Wall time (min est.): ...
Strategy-config combinations: ...
chunk-tune evaluate¶
Runs the evaluator for each strategy × default param grid. Uses dummy embeddings only when both --embedding-model is omitted and embedding_model in the workspace YAML (from --config or cwd .autochunk.yaml) is empty or unset; otherwise LiteLLMEmbeddingFunction is used and you are prompted unless --yes.
| Flag | Type | Default | Description |
|---|---|---|---|
path |
path | (required) | File or directory |
--strategies |
string | fixed_tokens,recursive_character |
Comma-separated names |
--use-case |
string | rag_qa |
rag_qa, search, summarization, code_assist |
--max-docs |
int | 20 |
Max documents |
--top-k |
int | 5 |
Retrieval depth (or workspace default) |
--config |
path | none | Workspace YAML |
--output-format |
choice | table |
table, json, or yaml |
--embedding-model |
string | none | If set, overrides workspace embedding_model; a non-empty resolved model uses LiteLLM (prompts unless --yes) |
--api-base |
string | none | OpenAI-compatible API base (overrides workspace / CHUNKTUNER_API_BASE) |
--api-key |
string | none | API key for embeddings/LLM (overrides workspace / CHUNKTUNER_API_KEY) |
--llm-model |
string | none | LiteLLM id for generation paths; default is workspace llm_model |
--yes |
bool | false | Skip confirmation when using real embeddings |
chunk-tune recommend¶
Full AutoTuner grid over strategies and default (or filtered) param grids; prints best config. Embedding resolution matches evaluate: --embedding-model else workspace embedding_model; dummy only when the resolved value is empty.

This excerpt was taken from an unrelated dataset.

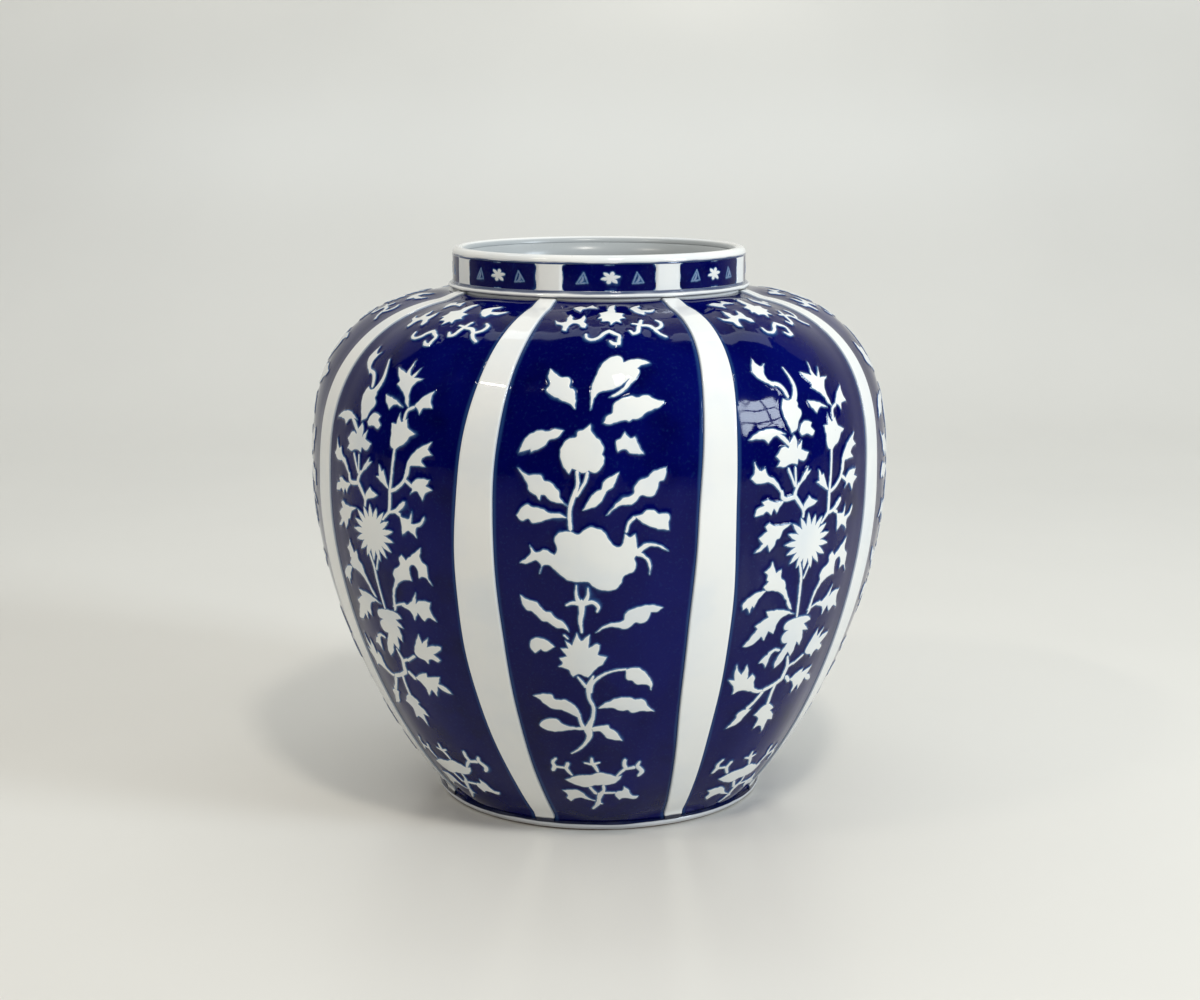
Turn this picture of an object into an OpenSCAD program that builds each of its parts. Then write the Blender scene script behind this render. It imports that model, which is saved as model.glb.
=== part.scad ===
// Lidless ginger jar: an eight-lobed porcelain body with a straight collar.
// Origin at the centre of the foot, on the standing plane. Front panel faces -Y.

/* [Jar] */
// Overall height, foot to rim
jar_h = 240; // [200:1:290]
// Diameter at the widest point, across the lobe crowns
belly_d = 252; // [205:1:305]
// Height of the widest point
belly_z = 141.6; // [115:0.2:172]
// Outside diameter of the foot ring
foot_d = 144; // [118:1:178]
// Inside diameter of the mouth
mouth_d = 115.6; // [94:0.2:140]

/* [Wall] */
// Thickness of the fired wall under the glaze fields
wall_t = 5.5; // [4:0.1:8]
// Thickness of the floor inside the foot ring
floor_t = 5.4; // [4:0.1:7]
// Height of the foot ring below the body
foot_h = 3.2; // [2.6:0.1:5]
// Width of the foot ring at its inside
foot_w = 8; // [6:0.5:10]
// Bevel that draws the foot ring in towards the standing edge
foot_bevel = 2; // [0.5:0.1:2.4]

/* [Lobes] */
// Depth of the valleys between the lobes
lobe_depth = 2.3; // [1:0.1:4]
// Roundness of the lower body, low is a straighter cone
lower_round = 0.87; // [0.7:0.01:1.05]
// Roundness of the shoulder, high is a squarer shoulder
shoulder_round = 2.9; // [2.2:0.05:3.5]

/* [Glaze fields] */
// Thickness of the white bands over the wall
band_t = 1.2; // [0.9:0.1:2]
// How far the cobalt ground lies below the bands
ground_drop = 0.5; // [0.2:0.1:0.7]
// Angle that a band spans at the shoulder
band_deg = 6.6; // [5:0.1:9]
// Extra angle of a band, at its widest
band_swell_deg = 2.4; // [0:0.1:4]
// How far the bands bow sideways towards foot and neck, in degrees
bow_deg = 4.6; // [0:0.1:8]

/* [Collar] */
// Height from the shoulder to the rim
collar_h = 17.8; // [14:0.1:22]
// Thickness of the collar wall
collar_t = 5.4; // [4:0.1:7]
// Height of the rounded white lip
lip_h = 3.3; // [2.6:0.1:5]
// Height of the bead at the foot of the collar
bead_h = 2.1; // [1.5:0.1:4]
// How far the bead stands out from the collar
bead_proud = 1.8; // [1:0.1:3]
// Depth of the cobalt plaques let into the collar
plaque_t = 0.6; // [0.4:0.1:1]
// Angle that one collar plaque spans
plaque_deg = 35; // [25:1:40]
// White margin above and below a plaque
plaque_margin = 0.9; // [0.3:0.1:1.5]
// Clearance between a glaze field and the wall under it
glaze_fit = 0.02; // [0:0.01:0.1]

/* [Hidden] */
lobes = 8;

$fn = 96;
pitch_deg = 360 / lobes;
front_deg = -90;
rows_half = 12;
rows = 2 * rows_half;
panel_cols = 8;
band_cols = 2;
white = "#eef0ec";
cobalt = "#14145c";
biscuit = "#d9cdb8";

belly_r = belly_d / 2;
foot_r = foot_d / 2;
foot_in_r = foot_r - foot_w;
mouth_r = mouth_d / 2;
collar_r = mouth_r + collar_t;
shoulder_z = jar_h - collar_h;
lip_z = jar_h - lip_h;
bead_top = shoulder_z + bead_h;
// Height about which the bands bow, how far from it they reach bow_deg, and their turn at that height
bow_mid = belly_z * 0.78;
bow_reach = shoulder_z / 2;
bow_turn = -0.8;
bow_power = 2.6;
// Height at which the bands are widest, and how fast they narrow from there
swell_z = belly_z * 0.58;
swell_reach = belly_z * 0.42;

// Crown outline: s runs from -1 at the foot, through 0 at the belly, to 1 at the collar.
function crown(s) = s < 0
    ? [foot_r + (belly_r - foot_r) * pow(cos(90 * s), 2 * lower_round),
       belly_z - (belly_z - foot_h) * pow(sin(-90 * s), 1.11)]
    : [collar_r + (belly_r - collar_r) * cos(90 * s),
       belly_z + (shoulder_z - belly_z) * pow(sin(90 * s), 2 / shoulder_round)];

function unit(v) = v / norm(v);
function tangent(s) = unit(crown(min(s + 0.003, 1)) - crown(max(s - 0.003, -1)));
// The outline's first stretch is nearly level, so the foot takes its normal from just above it.
lowest_normal = -0.95;
function outward(s) = let (t = tangent(max(s, lowest_normal))) s == 0 ? [1, 0] : s == 1 ? [0, 1] : [t[1], -t[0]];
function smooth(t) = let (c = min(max(t, 0), 1)) c * c * (3 - 2 * c);

// Lobes die away into the foot and under the collar bead.
function valley(s) = lobe_depth * smooth((1 - abs(s)) * 9);
function offset_in(s, depth) = crown(s) - outward(s) * depth;
function core(s) = offset_in(s, valley(s) + band_t);
function inner(s) = offset_in(s, valley(s) + band_t + wall_t);

// Angle of a band's centre away from straight, and half of its span, at a height.
function bow(z) = bow_turn + bow_deg * pow(abs(z - bow_mid) / bow_reach, bow_power);
function band_half(z) = (band_deg + band_swell_deg * exp(-pow((z - swell_z) / swell_reach, 2))) / 2;

stations = [for (i = [0:rows]) -1 + i / rows_half];
low_part = [for (s = stations) if (s <= 0) s];
high_part = [for (s = stations) if (s >= 0) s];
seat = inner(-1);

function reversed(list) = [for (i = [len(list) - 1:-1:0]) list[i]];
function polar(p, a) = [p[0] * cos(a), p[0] * sin(a), p[1]];

// How much of the valley depth a point has, from 0 on a crown to 1 in a valley.
function dip(a_from_crown) = (1 - cos(lobes * a_from_crown)) / 2;

// A closed skin over the core. It is centred on middle_deg and reaches half_of degrees to each side, in cols
// strips. Its face lies drop below the band level, and crown_at is the angle from its centre to a lobe's crown.
module skin(middle_deg, half_of, cols, drop, crown_at) {
    front = [for (s = stations, c = [0:cols])
        let (z = crown(s)[1], h = half_of[round((s + 1) * rows_half)], off = -h + 2 * h * c / cols)
        polar(offset_in(s, valley(s) * dip(off + crown_at) + drop), middle_deg + bow(z) + off)];
    back = [for (s = stations, c = [0:cols])
        let (z = crown(s)[1], h = half_of[round((s + 1) * rows_half)], off = -h + 2 * h * c / cols, p = core(s))
        polar([p[0] / cos(h / cols) + glaze_fit, p[1]], middle_deg + bow(z) + off)];
    w = cols + 1;
    n = w * (rows + 1);
    faces = concat(
        [for (r = [0:rows - 1], c = [0:cols - 1]) [r * w + c, (r + 1) * w + c, r * w + c + 1]],
        [for (r = [0:rows - 1], c = [0:cols - 1]) [r * w + c + 1, (r + 1) * w + c, (r + 1) * w + c + 1]],
        [for (r = [0:rows - 1], c = [0:cols - 1]) [n + r * w + c, n + r * w + c + 1, n + (r + 1) * w + c]],
        [for (r = [0:rows - 1], c = [0:cols - 1]) [n + r * w + c + 1, n + (r + 1) * w + c + 1, n + (r + 1) * w + c]],
        [for (r = [0:rows - 1]) [r * w, n + r * w, (r + 1) * w]],
        [for (r = [0:rows - 1]) [n + r * w, n + (r + 1) * w, (r + 1) * w]],
        [for (r = [0:rows - 1]) [r * w + cols, (r + 1) * w + cols, n + r * w + cols]],
        [for (r = [0:rows - 1]) [n + r * w + cols, (r + 1) * w + cols, n + (r + 1) * w + cols]],
        [for (c = [0:cols - 1]) [c, c + 1, n + c]],
        [for (c = [0:cols - 1]) [n + c, c + 1, n + c + 1]],
        [for (c = [0:cols - 1]) [rows * w + c, n + rows * w + c, rows * w + c + 1]],
        [for (c = [0:cols - 1]) [n + rows * w + c, n + rows * w + c + 1, rows * w + c + 1]]);
    polyhedron(points = concat(front, back), faces = faces, convexity = 4);
}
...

| Flag | Type | Default | Description |
|---|---|---|---|
path |
path | (required) | File or directory |
--strategies |
string | fixed_tokens,recursive_character |
Comma-separated names |
--use-case |
string | rag_qa |
Use case for scoring |
--max-docs |
int | 20 |
Max documents |
--top-k |
int | 5 |
Evaluator top-k |
--config |
path | none | Workspace YAML |
--output-format |
choice | table |
table, json, or yaml |
--embedding-model |
string | none | Overrides workspace embedding_model (see evaluate) |
--api-base |
string | none | Same as evaluate |
--api-key |
string | none | Same as evaluate |
--llm-model |
string | none | Same as evaluate |
--yes |
bool | false | Skip paid-call confirmation |
--no-baseline |
bool | false | Skip fixed-token baseline run |
chunk-tune compare¶
Side-by-side comparison using the first default param set per strategy. Rich table to stdout; optional Markdown report. Embedding resolution matches evaluate.

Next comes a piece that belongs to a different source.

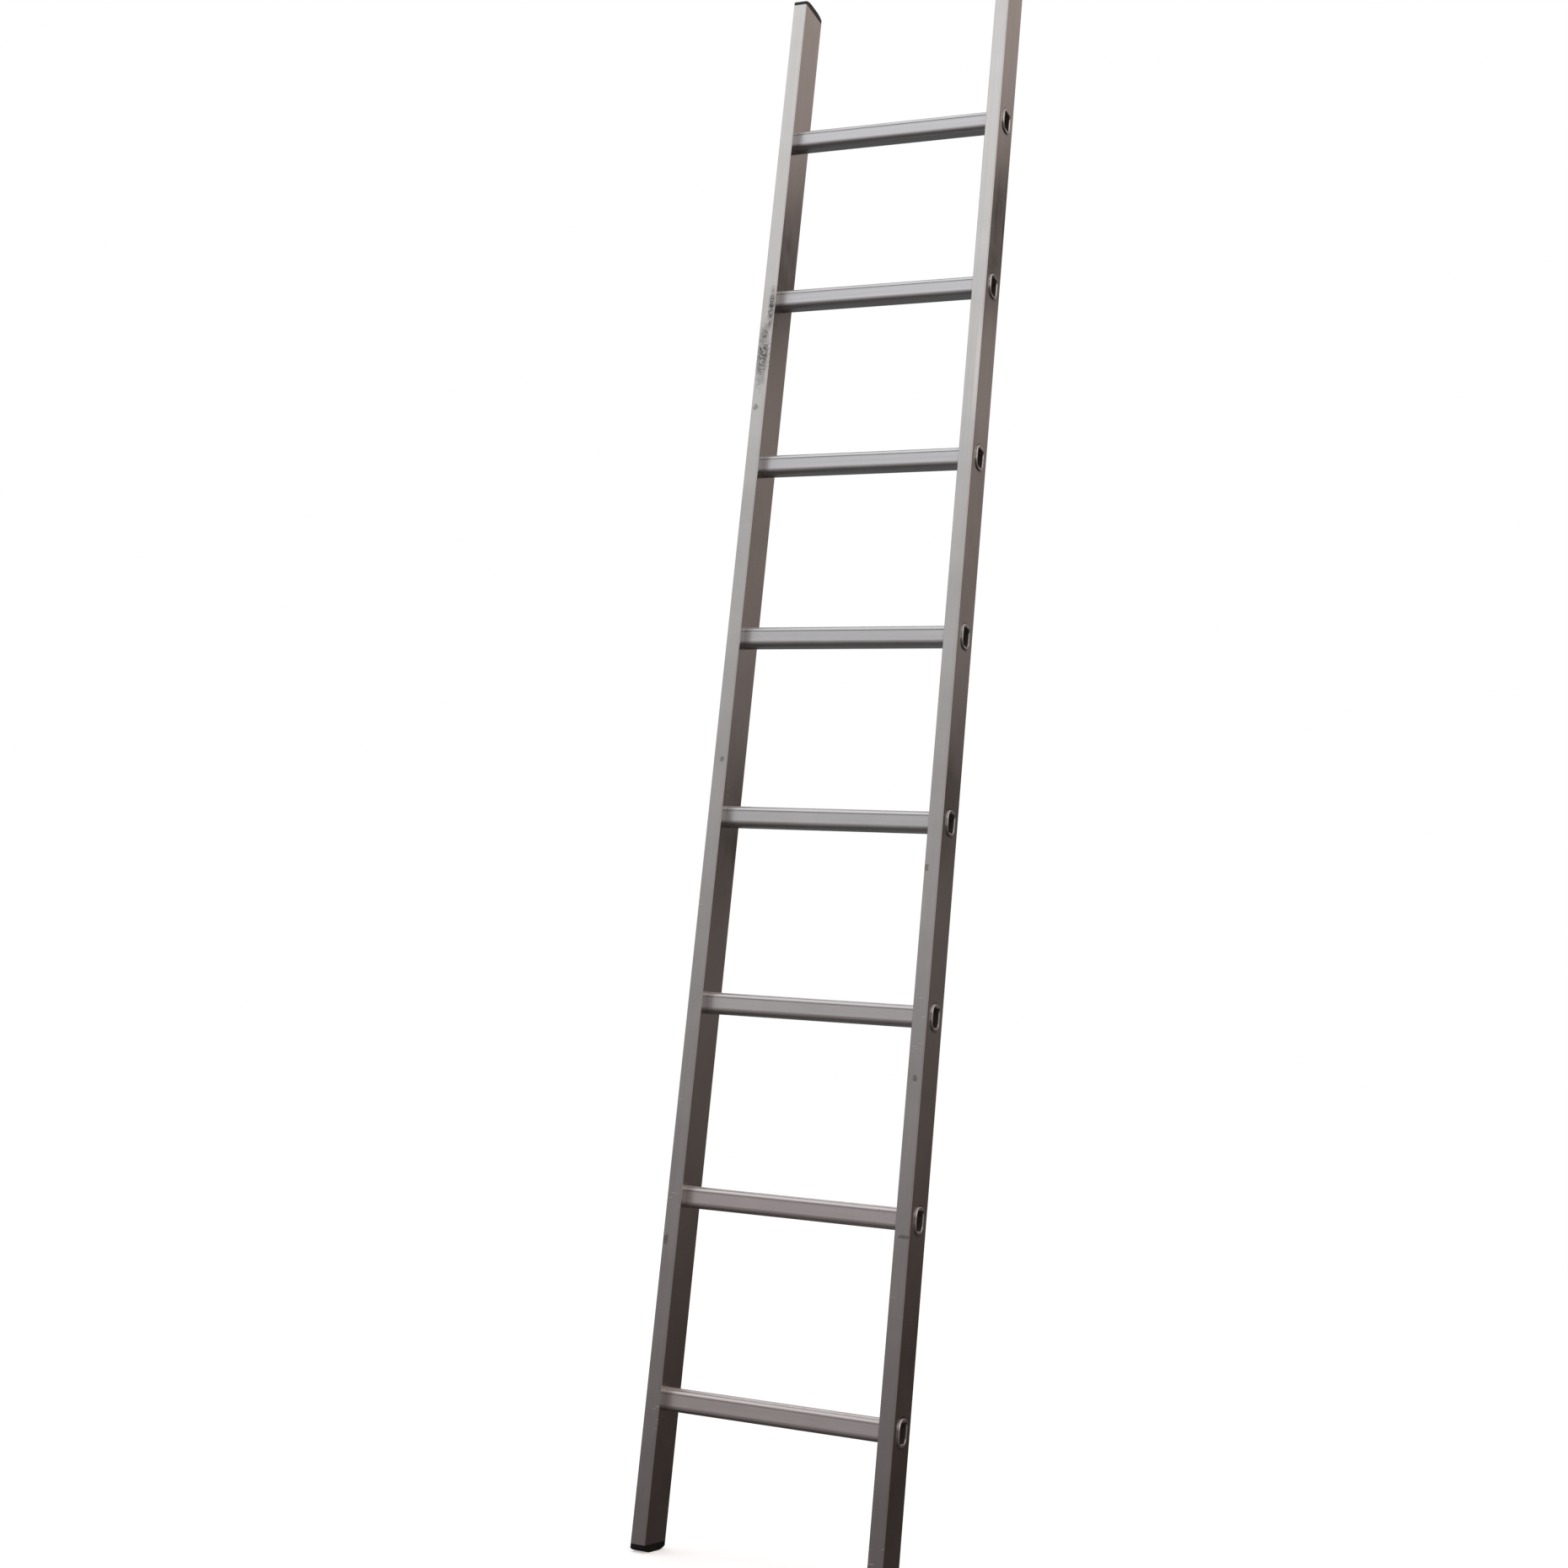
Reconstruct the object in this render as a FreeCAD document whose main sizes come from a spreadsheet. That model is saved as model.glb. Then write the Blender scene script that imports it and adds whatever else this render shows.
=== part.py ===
import FreeCAD, Part
import math
import os

import Sketcher

# A straight single-section aluminium ladder, standing upright. X runs across it, -Y is the side that
# is climbed, and Z runs up the stiles. The origin is on the ground, midway between the two feet.
# Millimetres.

SIZES = {
    # stiles
    "outer_width": 374.0,       # over the outer faces of the two stiles
    "stile_width": 22.5,        # of one stile, along X
    "stile_depth": 67.5,        # along Y
    "stile_wall": 1.5,
    "stile_corner": 2.0,
    "stile_length": 2388.0,
    # rungs
    "rung_pitch": 280.0,
    "first_rung": 203.0,        # height of the lowest rung's middle
    "rung_depth": 28.0,         # along Y
    "rung_height": 31.0,
    "rung_wall": 1.6,
    "tread_wall": 2.4,
    "bead_corner": 6.0,         # corner radius on both sides of the tread
    "under_corner": 8.5,        # corner radius under the rung
    "bead_drop": 7.3,           # from the tread down to the groove line under the bead
    "bead_groove_width": 1.6,
    "bead_groove_deep": 0.6,
    "tread_groove_width": 1.0,
    "tread_groove_deep": 0.7,
    "tread_groove_spread": 12.5,    # from the first groove in the tread to the last
    "tread_groove_count": 6.0,
    # how a rung is held
    "hole_gap": 0.1,            # play between a rung's end and the hole it passes through
    "shoulder_gap": 0.2,        # from the rung's full section to the stile's inner face
    "lip_depth": 34.5,          # of the rolled lip outside the stile, along Y
    "lip_height": 38.0,
    "lip_corner": 14.5,
    "lip_thick": 2.2,           # how far the lip stands out from the stile
    "lip_round": 1.2,           # on the lip's outer edge
    "mouth_round": 2.0,         # on its inner edge, where the bore opens
    "swage_reach": 2.0,         # how far the ring inside the stile stands out around the rung
    "swage_width": 4.0,
    # plugs in the ends of the stiles
    "plug_flange": 5.8,         # height of the plug's head at its front and back
    "plug_crown": 5.0,          # further height at the middle
    "plug_flat": 24.0,          # flat stretch at the middle of the crown
    "plug_edge": 0.8,
    "plug_stem": 42.0,          # length inside the stile
    "plug_wall": 2.5,
    "plug_gap": 0.15,           # play between the stem and the stile
    "sole_groove_width": 2.0,
    "sole_groove_deep": 1.5,
    "sole_groove_spread": 42.0,     # from the first groove in the sole to the last
    "sole_groove_count": 8.0,
}
RUNGS = 8
SIDES = (("left", -1), ("right", 1))
END_START, END_STOP = 1, 2      # the two ends of a sketch line or arc
X_AXIS = -1                     # the sketch's own X axis, as a constraint names it
ORIGIN = (-1, 1)                # the sketch's own origin, as a constraint names it
CLOSE = 0.01                    # two levels nearer than this are the same one
CROWN_MARGIN = 0.5              # how far above the crown its edges' middle points may lie
LEAST_CUT = 1.0                 # a cut that removes less than this, in cubic millimetres, has missed


class Length:
    """A length worked out from the sheet: its value now, and the expression that keeps it so."""

    def __init__(self, value, text):
        self.value = value
        self.text = text

    def join(self, sign, other, value):
        return Length(value, f"({self.text} {sign} {other.text})")

    def __add__(self, other):
        return self.join("+", other, self.value + other.value)

    def __sub__(self, other):
        return self.join("-", other, self.value - other.value)

    def __mul__(self, number):
        return Length(self.value * number, f"({self.text} * {number})")

    def __truediv__(self, number):
        return Length(self.value / number, f"({self.text} / {number})")


NOTHING = Length(0.0, "0")


def size(alias):
    return Length(SIZES[alias], f"Sizes.{alias}")


def make_sheet(doc):
    sheet = doc.addObject("Spreadsheet::Sheet", "Sizes")
    for row, (alias, value) in enumerate(SIZES.items(), start=1):
        sheet.set(f"A{row}", alias)
        sheet.set(f"B{row}", str(value))
        sheet.setAlias(f"B{row}", alias)
    doc.recompute()


# Sketches ---------------------------------------------------------------------------------------------


def origin_feature(body, role):
    return next(f for f in body.Origin.OriginFeatures if f.Role == role)


def sketch_on(body, role, name, out=None):
    """A sketch on one of the body's origin planes, moved out along the plane's normal if out is given."""
    sketch = body.newObject("Sketcher::SketchObject", f"{body.Name}_{name}_sketch")
    sketch.AttachmentSupport = (origin_feature(body, role), [""])
    sketch.MapMode = "FlatFace"
    if out:
        sketch.AttachmentOffset = FreeCAD.Placement(FreeCAD.Vector(0, 0, out.value), FreeCAD.Rotation())
        sketch.setExpression("AttachmentOffset.Base.z", out.text)
    return sketch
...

| Flag | Type | Default | Description |
|---|---|---|---|
path |
path | (required) | File or directory |
--strategies |
string | required | Comma-separated names |
--use-case |
string | rag_qa |
Use case |
--max-docs |
int | 15 |
Max documents |
--top-k |
int | 5 |
Evaluator top-k |
--config |
path | none | Workspace YAML |
--report |
path | none | Write Markdown comparison table |
--embedding-model |
string | none | Overrides workspace embedding_model (see evaluate) |
--api-base |
string | none | Same as evaluate |
--api-key |
string | none | Same as evaluate |
--llm-model |
string | none | Same as evaluate |
--yes |
bool | false | Skip confirmation |
chunk-tune preview¶
Chunk a single document from a file path or inline string — no embeddings.
| Argument / flag | Type | Default | Description |
|---|---|---|---|
target |
string | (required) | File path or raw text |
-s, --strategy |
string | required | Registered strategy name |
--params |
JSON string | {} |
Strategy params, e.g. '{"max_tokens":256}' |
--output-format |
choice | table |
table, json, or yaml |
chunk-tune cache¶
SQLite-backed embedding and chunk caches. Subcommands:
chunk-tune cache stats¶
| Flag | Type | Default | Description |
|---|---|---|---|
--config |
path | none | Workspace YAML (for cache_dir) |
--model |
string | (unset) | Embedding model key; defaults to workspace embedding_model, else text-embedding-3-small |
chunk-tune cache clear¶
Same flags as stats. Clears embedding and chunk rows for the resolved database.